После этого все молчали до самого Кандагара. А там, на аэродроме, уже направившись было к санитарной машине, Нур Ахмад вдруг вырвался из рук медиков, кинулся обниматься, быстро говорил что-то на пушту — языке, которого ни Кушнерук, ни Касперавичюс не знали.
Тем же вечером полковник Эдмундас Касперавичюс, в далеком детстве закончивший музыкальную школу и с тех пор не расстававшийся с аккордеоном, нашел наконец мелодию для стихов своего товарища, над которой бился уже несколько дней. Сложилась песня, в ней были такие строки: «Спит в холодной земле солдат — мой ровесник, товарищ, мой брат. В чем же он виноват?»

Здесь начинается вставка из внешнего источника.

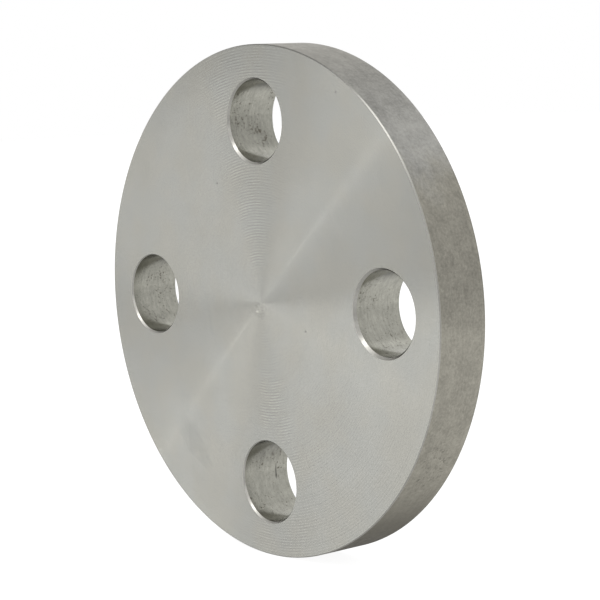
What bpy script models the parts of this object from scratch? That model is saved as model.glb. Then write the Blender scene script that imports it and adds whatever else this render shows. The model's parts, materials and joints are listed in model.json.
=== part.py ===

Обычная история. Обычная песня. Может, не лучше, но и не хуже тех, что пели в ту пору в Афганистане.
Апрель 1988 г.Из дневника
Раздался разгневанный звонок из редакции: нужна первомайская тема. А у нас тут рамазан, мусульманский пост. От рассвета до заката нельзя есть, пить, курить и, разумеется, работать. Афганские «братья по разуму» по этой причине ходят голодные, злые, сонные, им, извиняюсь, не до международной солидарности трудящихся.
Да и мне не до нее. Через три дня уезжают жена и сын, которые были со мной здесь два года, но только теперь, после случившегося сегодня, стало понятно, чем все это могло закончиться для нас. Во второй половине дня я торопился дописать материал и выгнал их, чтобы не мешали, гулять, потому что Макар то и дело подходил к закрытой двери кабинета, царапался и сопел, наблюдая за мной в замочную скважину, которая расположена чуть выше уровня его носа.
«Эрэс», ракетный снаряд, разорвался так близко от дома, что дрогнули стекла окон. Секунду после этого длилось безмолвие, а потом страшный, надрывный крик десятков людей разорвал тишину. Я выскочил из дома и побежал туда, куда бежали все, и бог знает, какие только слова не повторял про себя.
Сгустки крови на асфальте, осколки стекла. Этот истошный, надрывный крик, переполненные ужасом глаза людей. Пустые проемы окон такого же, как у нас, жилого дома. Снаряд упал от него в нескольких метрах, рядом с площадкой, на которой играли дети.
— Вставай, маленький, вставай. — Мать пытается поднять с земли окровавленное тело ребенка, еще не веря: он мертв.